Pourquoi le patron d’Ennahar,
bien qu’au courant du vide juridique entourant la réglementation de l’audio-visuel
à accepter de se lancer dans cette entreprise. Selon les informations
disponibles, bien entendu à prendre avec réserves, pour il fut le seul à avoir
des facilités pour des prêts énormes pour l’ouverture des locaux à Alger?

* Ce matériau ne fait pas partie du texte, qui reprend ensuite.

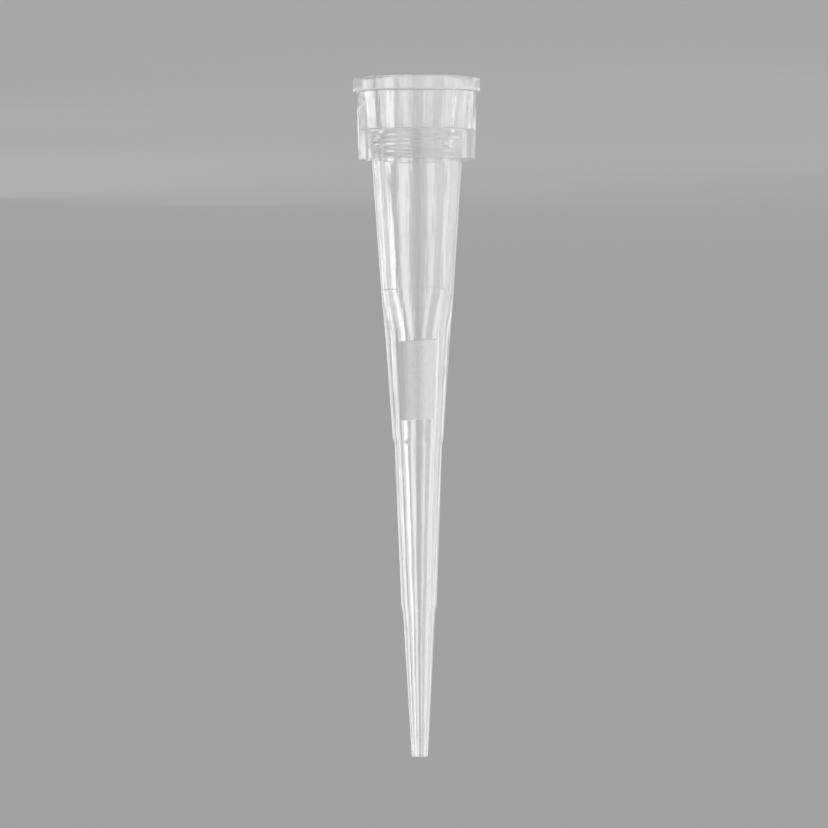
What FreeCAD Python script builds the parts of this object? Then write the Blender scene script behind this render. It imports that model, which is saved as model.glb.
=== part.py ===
"""Filtered pipette tip: a moulded polypropylene tip body with a porous filter plug in its bore.

Millimetres. The tip stands on its rim: Z = 0 is the plane of the rim, +Z runs along the axis
to the narrow end, and the axis is X = Y = 0. Both pieces are full turns about that axis, so
each one is an outline of (radius, height) corners carried round it.
"""
import FreeCAD, Part
import math
import os

# Whole tip: rim to narrow end.
TIP_LENGTH = 39.0

# Rim: the thick ring around the mouth, which the tip stands on.
RIM_RADIUS = 3.68
RIM_FOOT_RADIUS = 3.665
RIM_HEIGHT = 0.80
RIM_ROUNDING = 0.07

# Collar: barrelled outside, solid below the rim, and a skirt round the tube at its free edge.
COLLAR_ROOT_RADIUS = 3.425
COLLAR_MIDDLE = (3.413, 2.60)
COLLAR_BARREL_ROUNDING = 140.0
SKIRT_EDGE = (3.345, 4.72)
SKIRT_EDGE_ROUNDING = 0.05
SKIRT_WALL = 0.395

# Narrow gap between the skirt and the tube, open at the skirt's free edge.
GAP_ROOF_HEIGHT = 2.96
GAP_ROOF_ROUNDING = 0.06
GAP_ROOF_OUTER_RADIUS = 2.93
GAP_ROOF_INNER_RADIUS = 2.74

# Tube outside: plain cones between these (radius, height) places, with two short steps.
TUBE_START = (2.585, 4.80)
SEAT_CONE_START = (2.090, 12.20)
SEAT_CONE_END = (1.850, 15.00)
FIRST_STEP = ((1.462, 20.62), (1.359, 21.05))
SECOND_STEP = ((1.017, 30.26), (0.910, 30.81))
STEP_ROUNDING = 0.12
END_RADIUS = 0.465
END_ROUNDING = 0.05

# Socket for the pipette's nose: an open cone that ends in a short straight sealing land.
MOUTH_RADIUS = 2.34
MOUTH_ROUNDING = 0.15
LAND_RADIUS = 2.05
LAND_START = 2.96
LAND_LENGTH = 0.50

# Bore past the socket, narrowing in cones that end in the filter's seat.
LONG_CONE_START = (2.04, 4.30)
SEAT_CONE_BORE_START = (1.63, 12.15)
SEAT_START = (1.178, 14.70)
FILTER_START = 15.05
FILTER_LENGTH = 4.55
FILTER_START_RADIUS = 1.165
FILTER_END_RADIUS = 0.995
FILTER_EDGE_ROUNDING = 0.05
LOWER_BORE = ((0.92, 21.30), (0.60, 30.10))
NOZZLE_BORE_START = (0.53, 31.00)
ORIFICE_RADIUS = 0.29


def vector(place):
    """A (radius, height) place as a point of the half plane Y = 0."""
    return FreeCAD.Vector(place[0], 0, place[1])


def corner_arc(before, corner, after, rounding):
    """The arc of the given radius that rounds a corner, as its start, middle and end."""
    back = (before - corner).normalize()
    ahead = (after - corner).normalize()
    half_angle = back.getAngle(ahead) / 2
    reach = rounding / math.tan(half_angle)
    depth = rounding / math.sin(half_angle) - rounding
    bisector = (back + ahead).normalize()
    return corner + back * reach, corner + bisector * depth, corner + ahead * reach


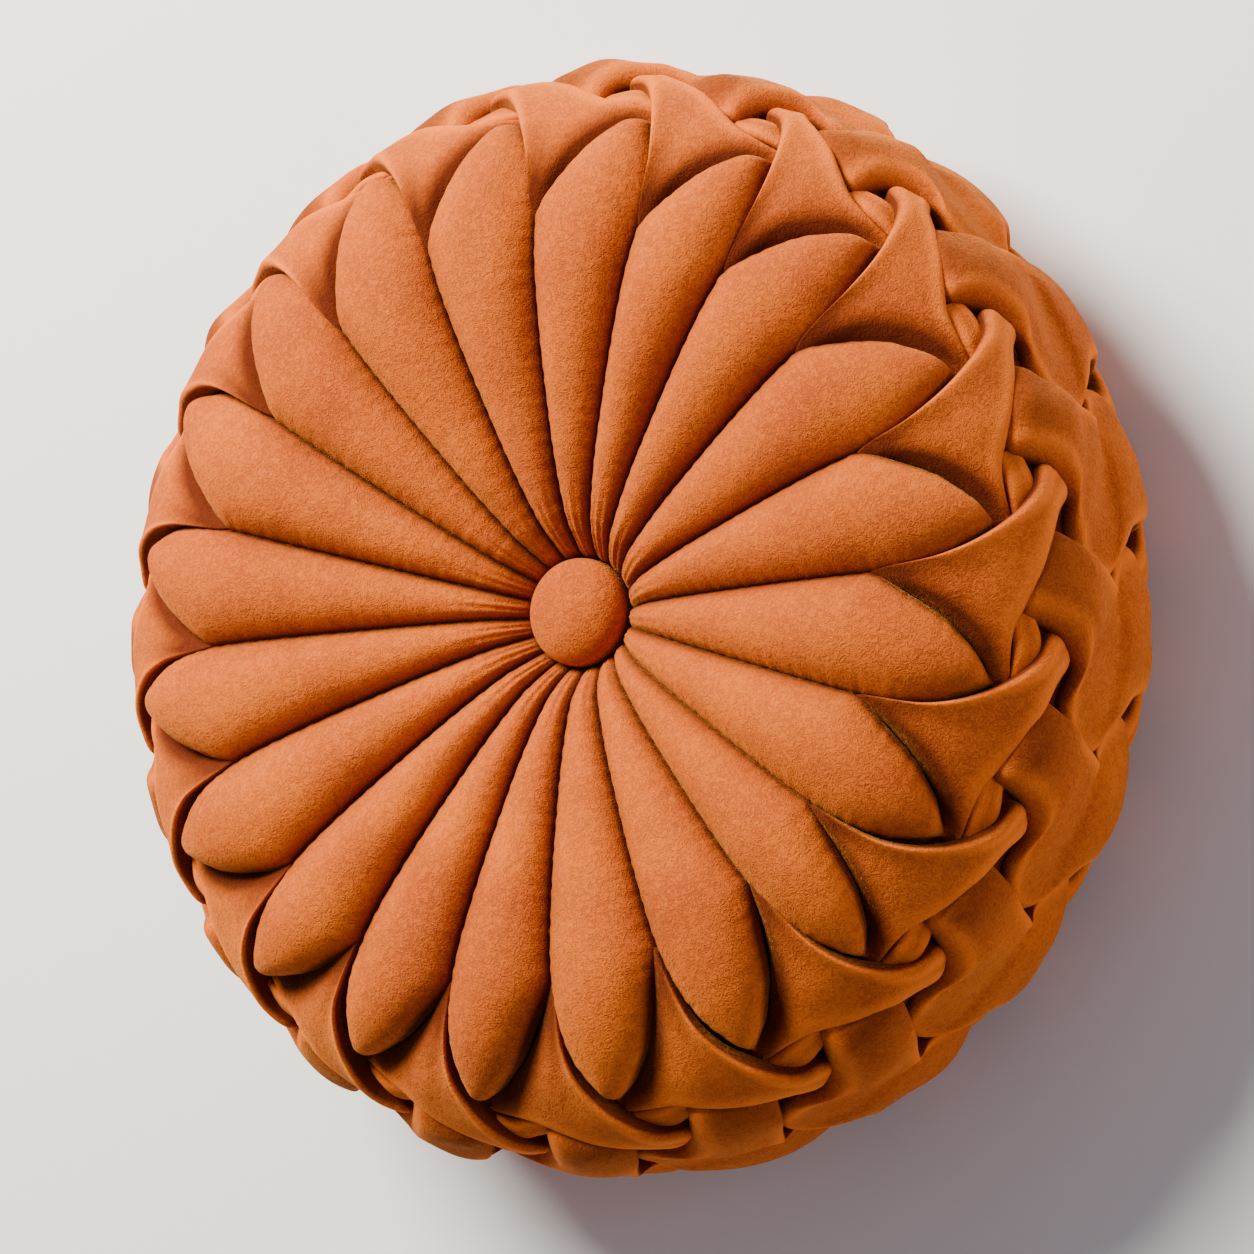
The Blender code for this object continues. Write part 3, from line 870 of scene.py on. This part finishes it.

Maintenant, puisque Monsieur
Rahmani a cautionné les pratiques du système, malgré le vide juridique, qui consiste
a laisser des zones grises dans la réglementation de la profession pour bien contrôler
et surtout pour utiliser ces plates-formes comme relais a leurs politiques, en
acceptant de lancer cette chaîne, il doit en assumer les conséquences des pratiques
dont lui en particulier, à travers la ligne éditoriale qu’il a imposé à sa chaîne, a fait la promotion et défendu pour le compte des
anciennes figures du système!
En conclusion, cette réflexion
n’est en aucun cas un plaidoyer en faveur de Monsieur Rahmani, mais un constat
ou une intime conviction à la lumière des informations disponibles qu’il reste
du chemin à la justice Algérienne pour se libérer. Ce type de cabale n’est pas
ce que le peuple qui s’est révolté le 22 février voudrait. Si l’on juge Rahmani
pour avoir été proche de certains cercles du pouvoir a une certaine époque, il
faudrait, dans ce cas, juger 98% du peuple algérien qui a défaut d’avoir été
responsable du chaos fut partie prenante dans la faillite du pays par son
silence durant une quinzaine d’années sur la gestion du pays.